## EXERCISE DESCRIPTION
Read the data and repeat it in full, exactly.

## PROVIDED DATA

§

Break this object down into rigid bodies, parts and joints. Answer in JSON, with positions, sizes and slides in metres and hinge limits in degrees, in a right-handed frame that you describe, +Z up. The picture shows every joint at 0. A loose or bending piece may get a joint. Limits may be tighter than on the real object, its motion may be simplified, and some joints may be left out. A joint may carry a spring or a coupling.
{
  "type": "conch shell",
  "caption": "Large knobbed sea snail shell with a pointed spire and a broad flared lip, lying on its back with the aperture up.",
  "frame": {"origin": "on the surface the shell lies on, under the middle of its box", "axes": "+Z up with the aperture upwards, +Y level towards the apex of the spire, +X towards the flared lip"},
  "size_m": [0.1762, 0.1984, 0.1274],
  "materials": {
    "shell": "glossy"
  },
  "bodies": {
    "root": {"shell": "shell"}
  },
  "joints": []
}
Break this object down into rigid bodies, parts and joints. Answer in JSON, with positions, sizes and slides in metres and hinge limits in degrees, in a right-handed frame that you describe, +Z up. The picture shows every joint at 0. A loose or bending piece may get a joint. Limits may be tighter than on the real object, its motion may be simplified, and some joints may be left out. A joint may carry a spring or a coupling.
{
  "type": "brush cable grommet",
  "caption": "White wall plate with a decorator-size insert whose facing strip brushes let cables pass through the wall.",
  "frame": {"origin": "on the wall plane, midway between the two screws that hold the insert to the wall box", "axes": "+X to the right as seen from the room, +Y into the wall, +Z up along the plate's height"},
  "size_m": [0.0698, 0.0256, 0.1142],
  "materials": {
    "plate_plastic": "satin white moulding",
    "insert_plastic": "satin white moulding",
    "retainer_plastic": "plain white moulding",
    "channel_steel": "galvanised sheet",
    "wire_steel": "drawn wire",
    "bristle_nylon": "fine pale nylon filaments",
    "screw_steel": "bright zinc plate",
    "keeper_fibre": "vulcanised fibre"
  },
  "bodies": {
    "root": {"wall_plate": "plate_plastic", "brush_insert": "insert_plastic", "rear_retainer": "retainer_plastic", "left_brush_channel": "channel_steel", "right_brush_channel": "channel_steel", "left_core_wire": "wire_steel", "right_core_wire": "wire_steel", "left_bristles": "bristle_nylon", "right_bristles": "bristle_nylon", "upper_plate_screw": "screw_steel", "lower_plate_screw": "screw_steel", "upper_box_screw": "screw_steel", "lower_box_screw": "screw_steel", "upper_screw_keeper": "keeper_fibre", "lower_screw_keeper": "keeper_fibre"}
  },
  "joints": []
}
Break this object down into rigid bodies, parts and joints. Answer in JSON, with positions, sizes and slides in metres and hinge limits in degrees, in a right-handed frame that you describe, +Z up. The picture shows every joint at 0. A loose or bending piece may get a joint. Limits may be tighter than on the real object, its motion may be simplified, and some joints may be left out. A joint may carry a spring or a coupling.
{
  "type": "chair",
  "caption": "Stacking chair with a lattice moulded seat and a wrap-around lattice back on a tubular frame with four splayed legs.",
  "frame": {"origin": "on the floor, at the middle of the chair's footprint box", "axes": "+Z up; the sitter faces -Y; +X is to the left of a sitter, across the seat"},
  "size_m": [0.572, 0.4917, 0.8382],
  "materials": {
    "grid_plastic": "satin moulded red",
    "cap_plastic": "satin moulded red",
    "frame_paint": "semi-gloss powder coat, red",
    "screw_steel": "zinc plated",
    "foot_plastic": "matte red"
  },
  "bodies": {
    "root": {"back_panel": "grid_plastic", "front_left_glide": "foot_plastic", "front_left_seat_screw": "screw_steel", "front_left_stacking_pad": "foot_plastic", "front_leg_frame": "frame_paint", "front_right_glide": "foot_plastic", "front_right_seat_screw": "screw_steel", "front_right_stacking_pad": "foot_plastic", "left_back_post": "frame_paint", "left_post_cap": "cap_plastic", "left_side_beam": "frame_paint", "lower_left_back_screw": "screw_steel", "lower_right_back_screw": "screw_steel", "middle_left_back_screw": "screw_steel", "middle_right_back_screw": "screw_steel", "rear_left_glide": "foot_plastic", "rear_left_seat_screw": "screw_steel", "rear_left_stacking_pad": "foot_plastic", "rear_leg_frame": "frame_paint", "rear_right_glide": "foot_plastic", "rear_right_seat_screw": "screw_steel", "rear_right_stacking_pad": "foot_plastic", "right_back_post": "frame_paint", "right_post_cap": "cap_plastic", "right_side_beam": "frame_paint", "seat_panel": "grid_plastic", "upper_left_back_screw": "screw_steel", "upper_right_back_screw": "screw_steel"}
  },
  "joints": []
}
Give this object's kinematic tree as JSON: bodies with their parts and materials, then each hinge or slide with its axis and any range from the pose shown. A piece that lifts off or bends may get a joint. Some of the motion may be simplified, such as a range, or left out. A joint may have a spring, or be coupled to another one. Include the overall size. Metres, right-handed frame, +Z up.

§

## RESULT OF THE TASK
Break this object down into rigid bodies, parts and joints. Answer in JSON, with positions, sizes and slides in metres and hinge limits in degrees, in a right-handed frame that you describe, +Z up. The picture shows every joint at 0. A loose or bending piece may get a joint. Limits may be tighter than on the real object, its motion may be simplified, and some joints may be left out. A joint may carry a spring or a coupling.
{
  "type": "conch shell",
  "caption": "Large knobbed sea snail shell with a pointed spire and a broad flared lip, lying on its back with the aperture up.",
  "frame": {"origin": "on the surface the shell lies on, under the middle of its box", "axes": "+Z up with the aperture upwards, +Y level towards the apex of the spire, +X towards the flared lip"},
  "size_m": [0.1762, 0.1984, 0.1274],
  "materials": {
    "shell": "glossy"
  },
  "bodies": {
    "root": {"shell": "shell"}
  },
  "joints": []
}
Break this object down into rigid bodies, parts and joints. Answer in JSON, with positions, sizes and slides in metres and hinge limits in degrees, in a right-handed frame that you describe, +Z up. The picture shows every joint at 0. A loose or bending piece may get a joint. Limits may be tighter than on the real object, its motion may be simplified, and some joints may be left out. A joint may carry a spring or a coupling.
{
  "type": "brush cable grommet",
  "caption": "White wall plate with a decorator-size insert whose facing strip brushes let cables pass through the wall.",
  "frame": {"origin": "on the wall plane, midway between the two screws that hold the insert to the wall box", "axes": "+X to the right as seen from the room, +Y into the wall, +Z up along the plate's height"},
  "size_m": [0.0698, 0.0256, 0.1142],
  "materials": {
    "plate_plastic": "satin white moulding",
    "insert_plastic": "satin white moulding",
    "retainer_plastic": "plain white moulding",
    "channel_steel": "galvanised sheet",
    "wire_steel": "drawn wire",
    "bristle_nylon": "fine pale nylon filaments",
    "screw_steel": "bright zinc plate",
    "keeper_fibre": "vulcanised fibre"
  },
  "bodies": {
    "root": {"wall_plate": "plate_plastic", "brush_insert": "insert_plastic", "rear_retainer": "retainer_plastic", "left_brush_channel": "channel_steel", "right_brush_channel": "channel_steel", "left_core_wire": "wire_steel", "right_core_wire": "wire_steel", "left_bristles": "bristle_nylon", "right_bristles": "bristle_nylon", "upper_plate_screw": "screw_steel", "lower_plate_screw": "screw_steel", "upper_box_screw": "screw_steel", "lower_box_screw": "screw_steel", "upper_screw_keeper": "keeper_fibre", "lower_screw_keeper": "keeper_fibre"}
  },
  "joints": []
}
Break this object down into rigid bodies, parts and joints. Answer in JSON, with positions, sizes and slides in metres and hinge limits in degrees, in a right-handed frame that you describe, +Z up. The picture shows every joint at 0. A loose or bending piece may get a joint. Limits may be tighter than on the real object, its motion may be simplified, and some joints may be left out. A joint may carry a spring or a coupling.
{
  "type": "chair",
  "caption": "Stacking chair with a lattice moulded seat and a wrap-around lattice back on a tubular frame with four splayed legs.",
  "frame": {"origin": "on the floor, at the middle of the chair's footprint box", "axes": "+Z up; the sitter faces -Y; +X is to the left of a sitter, across the seat"},
  "size_m": [0.572, 0.4917, 0.8382],
  "materials": {
    "grid_plastic": "satin moulded red",
    "cap_plastic": "satin moulded red",
    "frame_paint": "semi-gloss powder coat, red",
    "screw_steel": "zinc plated",
    "foot_plastic": "matte red"
  },
  "bodies": {
    "root": {"back_panel": "grid_plastic", "front_left_glide": "foot_plastic", "front_left_seat_screw": "screw_steel", "front_left_stacking_pad": "foot_plastic", "front_leg_frame": "frame_paint", "front_right_glide": "foot_plastic", "front_right_seat_screw": "screw_steel", "front_right_stacking_pad": "foot_plastic", "left_back_post": "frame_paint", "left_post_cap": "cap_plastic", "left_side_beam": "frame_paint", "lower_left_back_screw": "screw_steel", "lower_right_back_screw": "screw_steel", "middle_left_back_screw": "screw_steel", "middle_right_back_screw": "screw_steel", "rear_left_glide": "foot_plastic", "rear_left_seat_screw": "screw_steel", "rear_left_stacking_pad": "foot_plastic", "rear_leg_frame": "frame_paint", "rear_right_glide": "foot_plastic", "rear_right_seat_screw": "screw_steel", "rear_right_stacking_pad": "foot_plastic", "right_back_post": "frame_paint", "right_post_cap": "cap_plastic", "right_side_beam": "frame_paint", "seat_panel": "grid_plastic", "upper_left_back_screw": "screw_steel", "upper_right_back_screw": "screw_steel"}
  },
  "joints": []
}
Give this object's kinematic tree as JSON: bodies with their parts and materials, then each hinge or slide with its axis and any range from the pose shown. A piece that lifts off or bends may get a joint. Some of the motion may be simplified, such as a range, or left out. A joint may have a spring, or be coupled to another one. Include the overall size. Metres, right-handed frame, +Z up.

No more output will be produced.